What Is the Basis for the Kernel of the Differential Operator \(D^4-2D^3-3D^2\)?

[karush]

ok I am new to this basis of kernel and tried to understand some other posts on this but they were not 101 enough

Find the basis for kernel of the differential operator $D:C^\infty\rightarrow C^\infty$,
$D^4-2D^3-3D^2$

this can be factored into

$D^2(D-3)(D+1)$

 

[Opalg]

ok I am new to this basis of kernel and tried to understand some other posts on this but they were not 101 enough

Find the basis for kernel of the differential operator $D:C^\infty\rightarrow C^\infty$,
$D^4-2D^3-3D^2$

this can be factored into

$D^2(D-3)(D+1)$

First, you need to work out what the question is asking for. The differential operator $D:C^\infty\rightarrow C^\infty$ take a smooth function $y = f(x)$ and differentiates it. The kernel of $D$ is the set of functions that it takes to zero, namely the constant functions. So a basis for the kernel of $D$ would consist of a single element, the constant function $1$.

But what the question is actually asking for is not the kernel of $D$, but the kernel of $D^4-2D^3-3D^2$. Using the factorisation $D^4-2D^3-3D^2 = D^2(D-3)(D+1)$ (and the fact that those factors commute with each other), what you need to do is to find the kernel of each separate factor.

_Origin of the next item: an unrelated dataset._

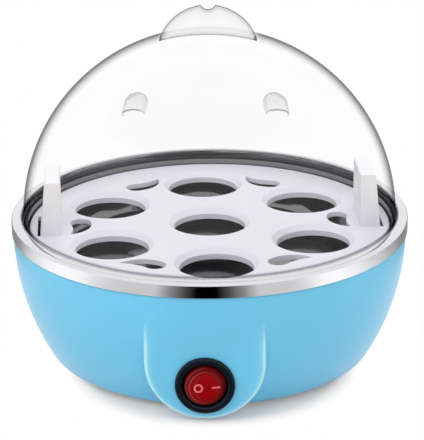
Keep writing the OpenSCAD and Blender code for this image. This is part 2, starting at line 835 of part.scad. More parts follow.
module fuse_lead() {
    lead([
        [leg_x, leg_y, pin_z], [leg_x, leg_y, pin_z - 3], [17, 20, 8.5], [20, 15, 11], [20, 13, 20],
        [18.5, 14, 27], [fuse_lead_x + 2.5, fuse_y, fuse_z], [fuse_lead_x, fuse_y, fuse_z]
    ], "#e6e2d6");
}

module neutral_lead() {
    lead(concat(
        [[-fuse_lead_x, fuse_y, fuse_z], [-fuse_lead_x - 2.5, fuse_y, fuse_z], [-18.5, 15, 27]],
        routed([[-21, 18, 19], [-20, 25, 13], [-14, 29, 11]]),
        [[-pole_gap, block_front - 2, pole_z], [-pole_gap, block_front + 2.5, pole_z]]
    ), "#3c6db4");
}

module earth_lead() {
    lug_way = [cos(lug_turn), sin(lug_turn), 0];
    lug_end = [earth_pos[0], earth_pos[1], earth_z + blade_t / 2] + lug_l * lug_way;
    lead(concat(
        [[0, block_front + 2.5, pole_z], [0, block_front - 2, pole_z]],
        routed([[-5, 28, 17], [-13, 30, 24]]),
        [lug_end + 5 * lug_way, lug_end]
    ), "#8fae3c");
}

// ---- Egg tray ----

// Steam slot beside an egg place: a round end, and a tail that turns out to the tray's edge.
module steam_slot() {
    slot_r1 = egg_ring_r + slot_out;
    start = polar(slot_r1, slot_angle);
    knee = polar(slot_r1 - 1.9, slot_angle + 0.62 * slot_sweep);
    end = polar(slot_r1 + slot_tail, slot_angle + slot_sweep);
    steps = 10;
    mid = [
        for (i = [0:steps])
            let (t = i / steps)
            (1 - t) * (1 - t) * start + 2 * t * (1 - t) * knee + t * t * end
    ];
    half = [for (i = [0:steps]) slot_r * (1 - pow(i / steps, 2))];
    way = [for (i = [0:steps]) left_of(mid[max(i - 1, 0)], mid[min(i + 1, steps)])];
    first = angle_of(way[0]);
    polygon(concat(
        [for (i = [0:steps]) mid[i] - way[i] * half[i]],
        [for (i = [steps - 1:-1:0]) mid[i] + way[i] * half[i]],
        [for (i = [1:7]) start + polar(slot_r, first + 180 * i / 8)]
    ));
}

module at_egg_places() {
    children();
    around(egg_angles, egg_ring_r) children();
}

module egg_tray() {
    handle = [
        [handle_in_r, tray_z], [handle_in_r, tray_top_z + handle_h],
        [handle_in_r + handle_top_t, tray_top_z + handle_h], [handle_in_r + handle_foot_t, tray_z]
    ];
    edge = [[0, tray_z], [tray_r, tray_z], [tray_r, tray_top_z], [0, tray_top_z]];
    slit_x = handle_in_r + handle_foot_t + 0.1;
    color("#e3e3ea") rotate([0, 0, tray_turn]) difference() {
        union() {
            lathe(rounded(edge, [0, 0.4, edge_r, 0]));
            at_egg_places() translate([0, 0, tray_z - collar_h])
                cylinder(r = egg_hole_r + collar_t, h = collar_h + eps);
            for (a = [0, 180]) rotate([0, 0, a]) translate([0, handle_w / 2, 0]) rotate([90, 0, 0])
                linear_extrude(handle_w) polygon(rounded_loop(handle, edge_r + 0.1));
        }
        at_egg_places() {
            cylinder(r = egg_hole_r, h = big);
            translate([0, 0, tray_top_z - egg_bevel])
                cylinder(r1 = egg_hole_r, r2 = egg_hole_r + egg_bevel + eps, h = egg_bevel + eps);
        }
        for (a = slot_angles) rotate([0, 0, a]) for (m = [0, 1]) mirror([0, m])
            translate([0, 0, tray_z - 1]) linear_extrude(tray_t + 2) steam_slot();
        for (a = [0, 180]) rotate([0, 0, a])
            slab([slit_x, -handle_w / 2, tray_z - 1], [slit_x + slit_w, handle_w / 2, tray_top_z + 1]);
    }
}

// ---- Lid ----

// Places a child at a vent hood: +Z out of the dome, +X down its side with both mouths to the front.
module at_hoods() {
    for (s = [-1, 1]) translate([0, 0, dome_z]) rotate([0, 0, -90 + s * hood_angle])
        rotate([0, hood_lean, 0]) translate([0, 0, lid_r - hood_sink])
            rotate([0, 0, -s * hood_angle]) children();
}

// A lying tube with one round end: a vent hood's outside or inside.
module hood_form(r, mouth) {
    back = hood_l / 3;
    translate([-back, 0, 0]) sphere(r = r);
    translate([-back, 0, 0]) rotate([0, 90, 0]) cylinder(r = r, h = hood_l + mouth);
}

module dome_lid() {
    color("#dfe7ec", 0.35) difference() {
        union() {
            intersection() {
                translate([0, 0, dome_z]) sphere(r = lid_r);
                translate([0, 0, dome_z]) cylinder(r = lid_r + 1, h = lid_r + 1);
            }
            translate([0, 0, lid_z]) cylinder(r = lid_r, h = lid_skirt);
            intersection() {
                translate([0, fin_t / 2, fin_z]) rotate([90, 0, 0]) cylinder(r = fin_r, h = fin_t);
                slab([-fin_r, -fin_t, dome_z + lid_r * 0.9], [fin_r, fin_t, dome_top_z + fin_rise + 1]);
            }
            at_hoods() hood_form(hood_r, 0);
        }
        translate([0, 0, dome_z]) sphere(r = lid_r - lid_wall);
        translate([0, 0, lid_z - 1]) cylinder(r = lid_r - lid_wall, h = lid_skirt + 1);
        translate([0, fin_t, dome_top_z + fin_rise - notch_depth + notch_r]) rotate([90, 0, 0])
            cylinder(r = notch_r, h = 2 * fin_t);
        at_hoods() hood_form(hood_r - hood_wall, 0.3);
    }
}

base_shell();
bottom_cover();
rubber_feet();
cover_screws();
steel_dish();
dish_posts();
heater_plate();
heater_tube();
heater_beads();
heater_pins();
thermostat_cap();
thermostat_body();
thermostat_flange();
thermostat_blades();
thermostat_screws();
thermal_fuse();
fuse_sleeve();
fuse_clip();
clip_screw();
earth_stud();
earth_lug();
earth_nut();
terminal_block();
block_inserts();
block_screws();
block_bolts();
cord_gland();
gland_nut();
switch_housing();
switch_blades();
switch_rocker();
switch_spring();
switch_plunger();
switch_contact();
live_lead();
switched_lead();
heater_lead();
fuse_lead();
neutral_lead();
earth_lead();
egg_tray();
dome_lid();
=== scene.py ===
"""Egg cooker: formed surfaces and finishes, fitted round the solids of the frame. Drawn in millimetres."""

import math

import bmesh
import bpy
import numpy as np
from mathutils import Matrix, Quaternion, Vector


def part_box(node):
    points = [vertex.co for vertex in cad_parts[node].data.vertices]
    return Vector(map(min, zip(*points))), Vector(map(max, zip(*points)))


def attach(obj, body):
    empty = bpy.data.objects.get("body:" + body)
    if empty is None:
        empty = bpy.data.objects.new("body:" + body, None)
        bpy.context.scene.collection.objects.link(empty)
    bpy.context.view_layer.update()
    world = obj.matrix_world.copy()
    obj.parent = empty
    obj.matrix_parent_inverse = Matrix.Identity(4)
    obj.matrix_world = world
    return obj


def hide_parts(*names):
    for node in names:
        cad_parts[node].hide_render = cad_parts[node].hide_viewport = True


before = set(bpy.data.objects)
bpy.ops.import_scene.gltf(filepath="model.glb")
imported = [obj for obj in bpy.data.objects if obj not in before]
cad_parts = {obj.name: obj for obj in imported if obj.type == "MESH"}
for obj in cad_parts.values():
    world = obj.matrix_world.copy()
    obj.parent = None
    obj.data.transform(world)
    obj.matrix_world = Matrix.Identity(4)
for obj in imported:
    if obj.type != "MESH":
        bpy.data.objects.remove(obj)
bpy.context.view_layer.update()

MM = 0.001
WHITE = (1, 1, 1, 1)


# ---- Sizes, from the frame where it gives them ----

def corners(node):
    """Lowest and highest corner of a node's solids, in millimetres."""
    low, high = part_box(node)
    return np.array(low) / MM, np.array(high) / MM


shell_low, shell_high = corners("base_shell")
dish_low, dish_high = corners("steel_dish")
lid_low, lid_high = corners("dome_lid")
bezel_low, bezel_high = corners("switch_housing")
gland_low, gland_high = corners("cord_gland")
cover_high = corners("bottom_cover")[1]
tray_high = corners("egg_tray")[1]

# Rim and dish
rim_r = dish_high[0]
rim_w = 4.3
rim_drop = 0.6
rim_gap = 0.5
band_h = 6.4
lid_seat_w = 2.3
lid_seat_drop = 3.2
tray_seat_w = 2.9
tray_seat_drop = 7.6
dish_slope = 10.5
sheet_t = 0.6
rim_top = shell_high[2] + rim_drop + rim_gap
rim_in_r = rim_r - rim_w
band_z = rim_top - band_h
lid_seat_z = rim_top - lid_seat_drop
tray_wall_r = rim_in_r - lid_seat_w
tray_seat_r = tray_wall_r - tray_seat_w
tray_seat_z = rim_top - tray_seat_drop
pan_r = tray_seat_r - dish_slope
pan_z = dish_low[2] + sheet_t

# Tray
# Painted light: the tray's handles are coloured lighter from this far below the tray's top.
handle_painted_light_h = 21.0
handle_foot = tray_high[2] - handle_painted_light_h

# Bowl
bowl_r = rim_r - sheet_t
bowl_arc_r = 97.5
foot_z = shell_low[2]
wall = 2.2
hem_r = 3.0
cover_gap = 0.3
cover_seat_w = 5.3
step_drop = 0.2
step_in = 0.3
neck_bevel_w = 0.8
neck_bevel_h = 0.9
# The bowl's painted shadow line lies this far under the steel band.
shadow_line_drop = 0.5
recess_r = cover_high[0] + cover_gap
recess_z = foot_z + wall
hole_r = recess_r - cover_seat_w
floor_top = recess_z + wall
step_z = band_z - step_drop
neck_r = bowl_r - step_in
neck_in_r = bowl_r - wall
neck_top = shell_high[2]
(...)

For example, the kernel of $D-3$ consists of functions $y=f(x)$ such that $(D-3)y = 0$, in other words $\frac{dy}{dx} - 3y = 0$. The solution of that differential equation consists of multiples of $e^{3x}$, so a basis for the kernel of $D-3$ would be the function $e^{3x}$. Now do the same for the other two factors $D^2$ and $D+1$, to get a basis for $D^2(D-3)(D+1)$.